Problem:
Write out the whole listing again, exactly as given.

Records that describe objects

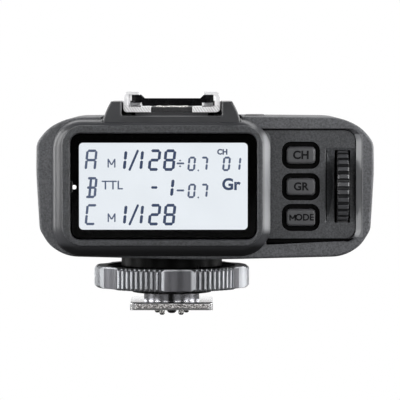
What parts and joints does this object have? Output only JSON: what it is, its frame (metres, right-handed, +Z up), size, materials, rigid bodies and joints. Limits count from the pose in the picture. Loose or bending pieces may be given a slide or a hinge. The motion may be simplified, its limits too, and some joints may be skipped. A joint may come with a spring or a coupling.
{
  "type": "wireless flash trigger",
  "caption": "Hot-shoe radio flash trigger with lit segment display, three buttons, thumb dial, pass-through flash shoe, side battery door and a knurled lock ring over a sprung-contact foot.",
  "frame": {"origin": "centre of the mounting foot's underside", "axes": "+Z up out of the camera's shoe, +Y from the display towards the focus lamp, +X towards the switch side"},
  "size_m": [0.0751, 0.072, 0.0505],
  "materials": {
    "textured_plastic": "fine spark-eroded texture",
    "satin_black_plastic": "satin",
    "gloss_black_plastic": "gloss",
    "button_plastic": "satin",
    "window_glass": "clear gloss",
    "black_film": "gloss print",
    "lcd_panel": "lit segment display",
    "light_guide": "clear moulded",
    "inner_plastic": "moulded",
    "flex_film": "amber film",
    "circuit_board": "solder mask",
    "chip_epoxy": "moulded",
    "contact_block": "moulded",
    "chrome_steel": "satin chrome",
    "zinc_steel": "plated",
    "spring_steel": "bright",
    "silver_brass": "nickel flash",
    "screw_steel": "dark plated",
    "gunmetal": "satin anodised",
    "black_steel": "black",
    "cell_jacket": "printed sleeve",
    "jack_plastic": "moulded",
    "red_window": "dark red, clear gloss"
  },
  "bodies": {
    "housing": {"af_led": "red_window", "af_lens": "red_window", "antenna": "zinc_steel", "battery_cells": "cell_jacket", "battery_contacts": "zinc_steel", "battery_springs": "zinc_steel", "battery_tray": "inner_plastic", "bottom_collar": "gloss_black_plastic", "case_screws": "screw_steel", "centre_pin_spring": "zinc_steel", "data_pin_springs": "zinc_steel", "dial_cradle": "satin_black_plastic", "display_window": "window_glass", "door_hinge_pin": "zinc_steel", "encoder_body": "inner_plastic", "foot_insulator": "contact_block", "foot_screws": "screw_steel", "indicator_pipe": "light_guide", "lcd_backlight": "light_guide", "lcd_frame": "inner_plastic", "lcd_glass": "lcd_panel", "lcd_ribbon": "flex_film", "lens_mask": "black_film", "main_housing": "textured_plastic", "main_pcb": "circuit_board", "mounting_foot": "chrome_steel", "pcb_components": "chip_epoxy", "rear_cover": "satin_black_plastic", "rf_shield": "zinc_steel", "shoe_contacts": "silver_brass", "shoe_insulator": "contact_block", "shoe_leaf_springs": "spring_steel", "shoe_rails": "chrome_steel", "shoe_screws": "screw_steel", "shoe_shroud": "satin_black_plastic", "shoe_stop": "gloss_black_plastic", "side_panel": "textured_plastic", "slide_switch_bodies": "inner_plastic", "small_boards": "circuit_board", "status_light_pipe": "light_guide", "stem_plate": "zinc_steel", "sync_jack": "jack_plastic", "tact_switches": "inner_plastic", "test_switch": "inner_plastic", "usb_socket": "zinc_steel"},
    "dial": {"dial_wheel": "gloss_black_plastic", "dial_shaft": "zinc_steel"},
    "channel_key": {"button_channel": "button_plastic"},
    "group_key": {"button_group": "button_plastic"},
    "mode_key": {"button_mode": "button_plastic"},
    "test_key": {"test_button": "button_plastic"},
    "power_switch": {"power_knob": "button_plastic"},
    "af_switch": {"af_knob": "button_plastic"},
    "door": {"battery_door": "textured_plastic", "door_contact": "zinc_steel"},
    "washer": {"pressure_washer": "black_steel", "locking_pin": "black_steel"},
    "ring": {"lock_ring": "gunmetal"},
    "centre_contact": {"centre_pin": "silver_brass"},
    "data_contacts": {"data_pins": "silver_brass"}
  },
  "joints": [
    {"name": "dial_spin", "type": "hinge", "parent": "housing", "child": "dial", "pos_m": [0.0379, -0.013, 0.0282], "axis": [1, 0, 0], "continuous": true},
    {"name": "channel_press", "type": "slide", "parent": "housing", "child": "channel_key", "axis": [0, 1, 0], "range_m": [0, 0.0005], "stiffness_N_per_m": 400, "springref_m": -0.001},
    {"name": "group_press", "type": "slide", "parent": "housing", "child": "group_key", "axis": [0, 1, 0], "range_m": [0, 0.0005], "stiffness_N_per_m": 400, "springref_m": -0.001},
    {"name": "mode_press", "type": "slide", "parent": "housing", "child": "mode_key", "axis": [0, 1, 0], "range_m": [0, 0.0005], "stiffness_N_per_m": 400, "springref_m": -0.001},
    {"name": "test_press", "type": "slide", "parent": "housing", "child": "test_key", "axis": [0, 0, -1], "range_m": [0, 0.0006], "stiffness_N_per_m": 400, "springref_m": -0.00125},
    {"name": "power_slide", "type": "slide", "parent": "housing", "child": "power_switch", "axis": [0, -1, 0], "range_m": [0, 0.0025]},
    {"name": "af_slide", "type": "slide", "parent": "housing", "child": "af_switch", "axis": [0, -1, 0], "range_m": [0, 0.0025]},
    {"name": "door_swing", "type": "hinge", "parent": "housing", "child": "door", "pos_m": [-0.02845, 0.01275, 0.0196], "axis": [0, -1, 0], "range_deg": [0, 90]},
    {"name": "washer_lift", "type": "slide", "parent": "housing", "child": "washer", "axis": [0, 0, 1], "range_m": [-0.0013, 0.001]},
    {"name": "ring_turn", "type": "hinge", "parent": "washer", "child": "ring", "pos_m": [0, 0, 0.0047], "axis": [0, 0, 1], "range_deg": [-312.1, 240.1]},
    {"name": "centre_pin_press", "type": "slide", "parent": "housing", "child": "centre_contact", "axis": [0, 0, 1], "range_m": [0, 0.001], "stiffness_N_per_m": 400, "springref_m": -0.00125, "deforming": ["centre_pin_spring"]},
    {"name": "data_pin_press", "type": "slide", "parent": "housing", "child": "data_contacts", "axis": [0, 0, 1], "range_m": [0, 0.001], "stiffness_N_per_m": 600, "springref_m": -0.00133, "deforming": ["data_pin_springs"]}
  ],
  "couplings": [
    {"joint": "ring_turn", "follows": "washer_lift", "rad_per_m": 4188.8}
  ]
}
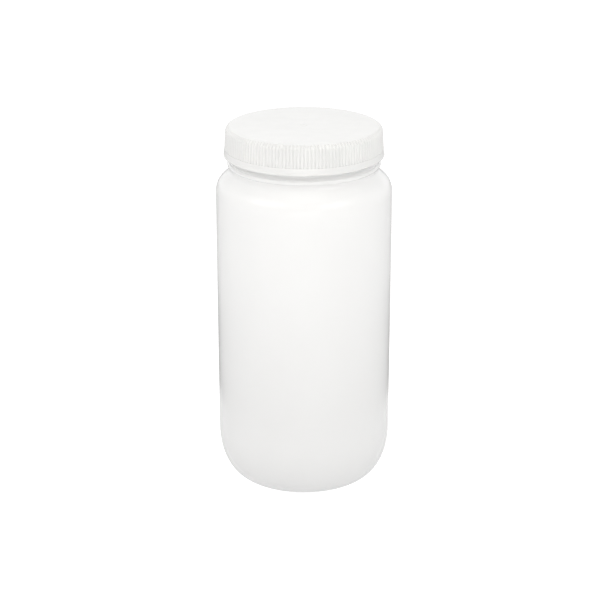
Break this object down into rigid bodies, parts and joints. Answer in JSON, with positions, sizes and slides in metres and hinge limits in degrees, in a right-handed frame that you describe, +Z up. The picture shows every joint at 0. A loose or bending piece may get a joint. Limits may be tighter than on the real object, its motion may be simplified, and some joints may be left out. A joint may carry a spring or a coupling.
{
  "type": "wide-mouth screw-cap reagent bottle",
  "caption": "Half-litre wide-mouth round bottle in translucent plastic, with a rounded base, a beaded threaded neck and a white ribbed screw cap with a foam liner.",
  "frame": {"origin": "on the bottle's axis, in the plane that its base ring stands on", "axes": "+Z up along the bottle's axis towards the cap; the bottle is round, so +X is the side where its thread's lower end starts"},
  "size_m": [0.075, 0.075, 0.1577],
  "materials": {
    "natural_plastic": "translucent natural polypropylene, soft satin",
    "white_plastic": "opaque white polypropylene, satin",
    "white_foam": "closed-cell foam disc, matt"
  },
  "bodies": {
    "bottle": {"bottle": "natural_plastic"},
    "liner": {"liner": "white_foam"},
    "cap": {"cap": "white_plastic"}
  },
  "joints": [
    {"name": "cap_rise", "type": "slide", "parent": "bottle", "child": "liner", "axis": [0, 0, 1], "range_m": [0, 0.0127]},
    {"name": "cap_turn", "type": "hinge", "parent": "liner", "child": "cap", "pos_m": [0, 0, 0.1559], "axis": [0, 0, 1], "range_deg": [0, 1080]}
  ],
  "couplings": [
    {"joint": "cap_rise", "follows": "cap_turn", "m_per_rad": 0.00067375}
  ]
}
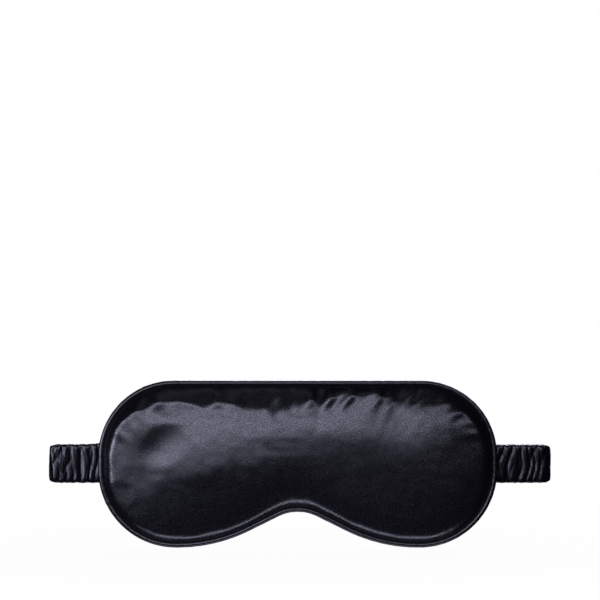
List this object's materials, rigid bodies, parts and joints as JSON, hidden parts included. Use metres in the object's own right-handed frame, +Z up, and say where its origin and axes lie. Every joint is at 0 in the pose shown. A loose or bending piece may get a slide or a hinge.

The solution:
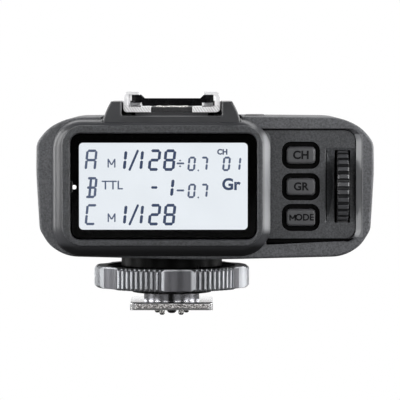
What parts and joints does this object have? Output only JSON: what it is, its frame (metres, right-handed, +Z up), size, materials, rigid bodies and joints. Limits count from the pose in the picture. Loose or bending pieces may be given a slide or a hinge. The motion may be simplified, its limits too, and some joints may be skipped. A joint may come with a spring or a coupling.
{
  "type": "wireless flash trigger",
  "caption": "Hot-shoe radio flash trigger with lit segment display, three buttons, thumb dial, pass-through flash shoe, side battery door and a knurled lock ring over a sprung-contact foot.",
  "frame": {"origin": "centre of the mounting foot's underside", "axes": "+Z up out of the camera's shoe, +Y from the display towards the focus lamp, +X towards the switch side"},
  "size_m": [0.0751, 0.072, 0.0505],
  "materials": {
    "textured_plastic": "fine spark-eroded texture",
    "satin_black_plastic": "satin",
    "gloss_black_plastic": "gloss",
    "button_plastic": "satin",
    "window_glass": "clear gloss",
    "black_film": "gloss print",
    "lcd_panel": "lit segment display",
    "light_guide": "clear moulded",
    "inner_plastic": "moulded",
    "flex_film": "amber film",
    "circuit_board": "solder mask",
    "chip_epoxy": "moulded",
    "contact_block": "moulded",
    "chrome_steel": "satin chrome",
    "zinc_steel": "plated",
    "spring_steel": "bright",
    "silver_brass": "nickel flash",
    "screw_steel": "dark plated",
    "gunmetal": "satin anodised",
    "black_steel": "black",
    "cell_jacket": "printed sleeve",
    "jack_plastic": "moulded",
    "red_window": "dark red, clear gloss"
  },
  "bodies": {
    "housing": {"af_led": "red_window", "af_lens": "red_window", "antenna": "zinc_steel", "battery_cells": "cell_jacket", "battery_contacts": "zinc_steel", "battery_springs": "zinc_steel", "battery_tray": "inner_plastic", "bottom_collar": "gloss_black_plastic", "case_screws": "screw_steel", "centre_pin_spring": "zinc_steel", "data_pin_springs": "zinc_steel", "dial_cradle": "satin_black_plastic", "display_window": "window_glass", "door_hinge_pin": "zinc_steel", "encoder_body": "inner_plastic", "foot_insulator": "contact_block", "foot_screws": "screw_steel", "indicator_pipe": "light_guide", "lcd_backlight": "light_guide", "lcd_frame": "inner_plastic", "lcd_glass": "lcd_panel", "lcd_ribbon": "flex_film", "lens_mask": "black_film", "main_housing": "textured_plastic", "main_pcb": "circuit_board", "mounting_foot": "chrome_steel", "pcb_components": "chip_epoxy", "rear_cover": "satin_black_plastic", "rf_shield": "zinc_steel", "shoe_contacts": "silver_brass", "shoe_insulator": "contact_block", "shoe_leaf_springs": "spring_steel", "shoe_rails": "chrome_steel", "shoe_screws": "screw_steel", "shoe_shroud": "satin_black_plastic", "shoe_stop": "gloss_black_plastic", "side_panel": "textured_plastic", "slide_switch_bodies": "inner_plastic", "small_boards": "circuit_board", "status_light_pipe": "light_guide", "stem_plate": "zinc_steel", "sync_jack": "jack_plastic", "tact_switches": "inner_plastic", "test_switch": "inner_plastic", "usb_socket": "zinc_steel"},
    "dial": {"dial_wheel": "gloss_black_plastic", "dial_shaft": "zinc_steel"},
    "channel_key": {"button_channel": "button_plastic"},
    "group_key": {"button_group": "button_plastic"},
    "mode_key": {"button_mode": "button_plastic"},
    "test_key": {"test_button": "button_plastic"},
    "power_switch": {"power_knob": "button_plastic"},
    "af_switch": {"af_knob": "button_plastic"},
    "door": {"battery_door": "textured_plastic", "door_contact": "zinc_steel"},
    "washer": {"pressure_washer": "black_steel", "locking_pin": "black_steel"},
    "ring": {"lock_ring": "gunmetal"},
    "centre_contact": {"centre_pin": "silver_brass"},
    "data_contacts": {"data_pins": "silver_brass"}
  },
  "joints": [
    {"name": "dial_spin", "type": "hinge", "parent": "housing", "child": "dial", "pos_m": [0.0379, -0.013, 0.0282], "axis": [1, 0, 0], "continuous": true},
    {"name": "channel_press", "type": "slide", "parent": "housing", "child": "channel_key", "axis": [0, 1, 0], "range_m": [0, 0.0005], "stiffness_N_per_m": 400, "springref_m": -0.001},
    {"name": "group_press", "type": "slide", "parent": "housing", "child": "group_key", "axis": [0, 1, 0], "range_m": [0, 0.0005], "stiffness_N_per_m": 400, "springref_m": -0.001},
    {"name": "mode_press", "type": "slide", "parent": "housing", "child": "mode_key", "axis": [0, 1, 0], "range_m": [0, 0.0005], "stiffness_N_per_m": 400, "springref_m": -0.001},
    {"name": "test_press", "type": "slide", "parent": "housing", "child": "test_key", "axis": [0, 0, -1], "range_m": [0, 0.0006], "stiffness_N_per_m": 400, "springref_m": -0.00125},
    {"name": "power_slide", "type": "slide", "parent": "housing", "child": "power_switch", "axis": [0, -1, 0], "range_m": [0, 0.0025]},
    {"name": "af_slide", "type": "slide", "parent": "housing", "child": "af_switch", "axis": [0, -1, 0], "range_m": [0, 0.0025]},
    {"name": "door_swing", "type": "hinge", "parent": "housing", "child": "door", "pos_m": [-0.02845, 0.01275, 0.0196], "axis": [0, -1, 0], "range_deg": [0, 90]},
    {"name": "washer_lift", "type": "slide", "parent": "housing", "child": "washer", "axis": [0, 0, 1], "range_m": [-0.0013, 0.001]},
    {"name": "ring_turn", "type": "hinge", "parent": "washer", "child": "ring", "pos_m": [0, 0, 0.0047], "axis": [0, 0, 1], "range_deg": [-312.1, 240.1]},
    {"name": "centre_pin_press", "type": "slide", "parent": "housing", "child": "centre_contact", "axis": [0, 0, 1], "range_m": [0, 0.001], "stiffness_N_per_m": 400, "springref_m": -0.00125, "deforming": ["centre_pin_spring"]},
    {"name": "data_pin_press", "type": "slide", "parent": "housing", "child": "data_contacts", "axis": [0, 0, 1], "range_m": [0, 0.001], "stiffness_N_per_m": 600, "springref_m": -0.00133, "deforming": ["data_pin_springs"]}
  ],
  "couplings": [
    {"joint": "ring_turn", "follows": "washer_lift", "rad_per_m": 4188.8}
  ]
}
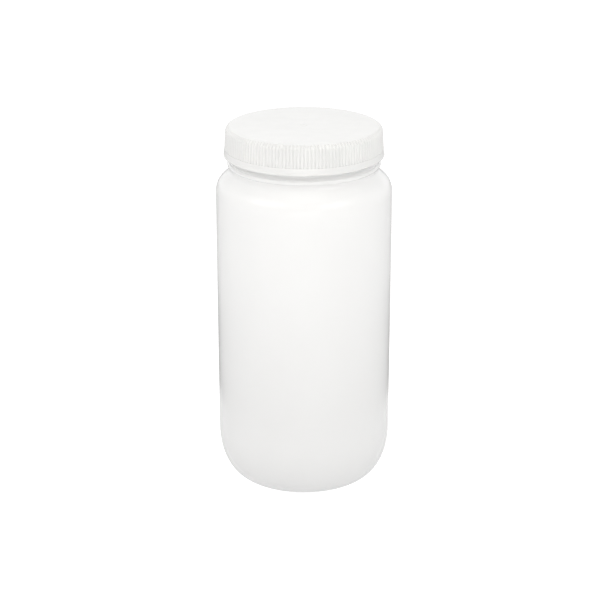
Break this object down into rigid bodies, parts and joints. Answer in JSON, with positions, sizes and slides in metres and hinge limits in degrees, in a right-handed frame that you describe, +Z up. The picture shows every joint at 0. A loose or bending piece may get a joint. Limits may be tighter than on the real object, its motion may be simplified, and some joints may be left out. A joint may carry a spring or a coupling.
{
  "type": "wide-mouth screw-cap reagent bottle",
  "caption": "Half-litre wide-mouth round bottle in translucent plastic, with a rounded base, a beaded threaded neck and a white ribbed screw cap with a foam liner.",
  "frame": {"origin": "on the bottle's axis, in the plane that its base ring stands on", "axes": "+Z up along the bottle's axis towards the cap; the bottle is round, so +X is the side where its thread's lower end starts"},
  "size_m": [0.075, 0.075, 0.1577],
  "materials": {
    "natural_plastic": "translucent natural polypropylene, soft satin",
    "white_plastic": "opaque white polypropylene, satin",
    "white_foam": "closed-cell foam disc, matt"
  },
  "bodies": {
    "bottle": {"bottle": "natural_plastic"},
    "liner": {"liner": "white_foam"},
    "cap": {"cap": "white_plastic"}
  },
  "joints": [
    {"name": "cap_rise", "type": "slide", "parent": "bottle", "child": "liner", "axis": [0, 0, 1], "range_m": [0, 0.0127]},
    {"name": "cap_turn", "type": "hinge", "parent": "liner", "child": "cap", "pos_m": [0, 0, 0.1559], "axis": [0, 0, 1], "range_deg": [0, 1080]}
  ],
  "couplings": [
    {"joint": "cap_rise", "follows": "cap_turn", "m_per_rad": 0.00067375}
  ]
}
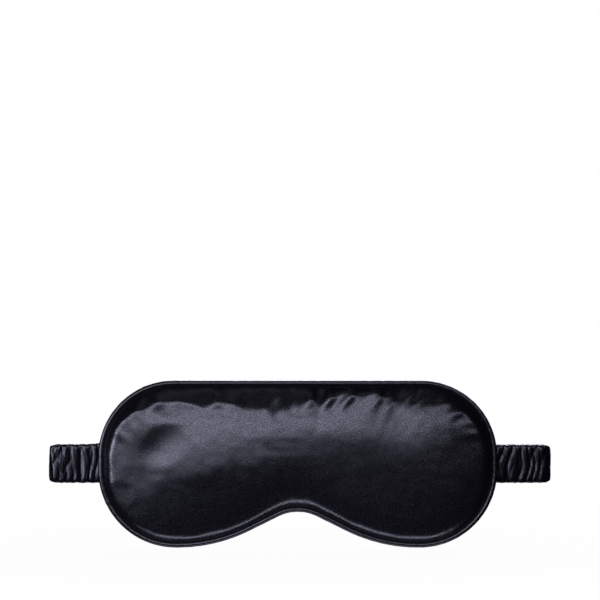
List this object's materials, rigid bodies, parts and joints as JSON, hidden parts included. Use metres in the object's own right-handed frame, +Z up, and say where its origin and axes lie. Every joint is at 0 in the pose shown. A loose or bending piece may get a slide or a hinge.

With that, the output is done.